Advertisement

Crisi di liquidità, il pagamento dei contributi prevale su quello delle retribuzioni:

Se il datore di lavoro si trova in crisi di liquidità e deve scegliere tra pagare le retribuzioni ai dipendenti o versare i contributi previdenziali è a questi ultimi che deve dare la preferenza, secondo le indicazioni della Corte di Cassazione nella sentenza 56432 del 2017.

E a chiarirci meglio la questione della crisi di liquidità aziendale e la prevalenza del versamento dei contributi rispetto al pagamento delle retribuzioni è anche l’articolo pubblicato oggi (20.12.2017) dal Sole 24 Ore (Firma: Matteo Prioschi; Titolo: “I contributi prevalgono sugli stipendi”) che di seguito riportiamo.

Il datore di lavoro a corto di liquidità, dovendo scegliere se pagare le retribuzioni dei dipendenti o versare le relative contribuzioni, dovrebbe preferire la seconda opzione.
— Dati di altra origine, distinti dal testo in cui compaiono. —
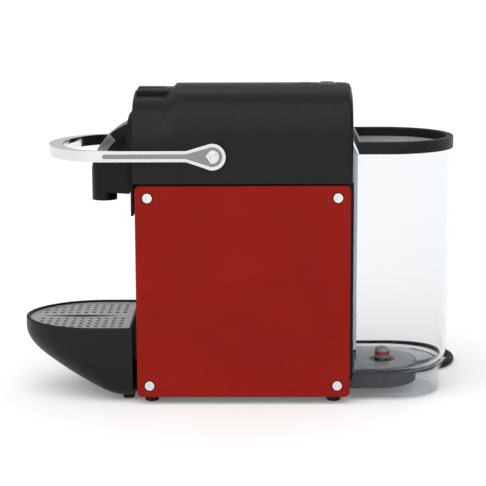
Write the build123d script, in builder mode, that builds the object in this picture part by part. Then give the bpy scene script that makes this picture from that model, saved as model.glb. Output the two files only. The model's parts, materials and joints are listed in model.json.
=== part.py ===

Questa l’indicazione che emerge dalla sentenza 56432/2017 della Corte di cassazione in cui è stato anche ribadito il criterio temporale per calcolare la rilevanza penale dell’inadempimento, già indicato in altre pronunce.
Un datore di lavoro che non ha versato i contributi tra dicembre 2011 e ottobre 2012 si è difeso sostenendo di trovarsi in una situazione di forza maggiore. Il suo comportamento sarebbe derivato da una situazione di forza maggiore e per questo motivo, ha sostenuto la difesa, non sarebbe stato condannabile perché, secondo l’articolo 45 del codice penale, «non è punibile chi ha commesso il fatto per caso fortuito o per forza maggiore».
Tuttavia la Cassazione rileva che l’azienda non ha avuto una crisi di liquidità assoluta, dato che, mentre ometteva di versare i contributi, ha continuato a pagare lo stipendio ai dipendenti. Inoltre il datore di lavoro avrebbe dovuto prevedere che continuando a versare le retribuzioni «non avrebbe potuto adempiere agli obblighi contributivi».
L’imprenditore si è trovato di fronte al «conflitto tra l’obbligo contributivo e il diritto dei lavoratori a percepire la retribuzione agli stessi spettante». Due adempimenti entrambi «meritevoli di tutela» ma correttamente, secondo la Cassazione, nei primi due gradi di giudizio si è data prevalenza all’obbligo contributivo in quanto solo il mancato rispetto dello stesso comporta un illecito penale. Ne consegue, secondo la Suprema corte che «l’imputato avrebbe dovuto, dinnanzi al contestuale sorgere delle due obbligazioni, accantonare le somme corrispondenti al debito previdenziale».
Per quanto riguarda, invece, i dodici mesi da considerare per verificare se l’importo degli importi omessi supera i 10mila euro con conseguente sanzione penale, la Cassazione si allinea alle precedenti pronunce, secondo cui vale il principio di competenza: si devono considerare i mesi da gennaio a dicembre e le relative scadenze di pagamento dal 16 febbraio al 16 gennaio dell’anno successivo. Un orientamento che contrasta con quanto concordato in via amministrativa tra Inps, ministero del Lavoro e Procura di Roma (si veda il Sole 24 Ore di ieri).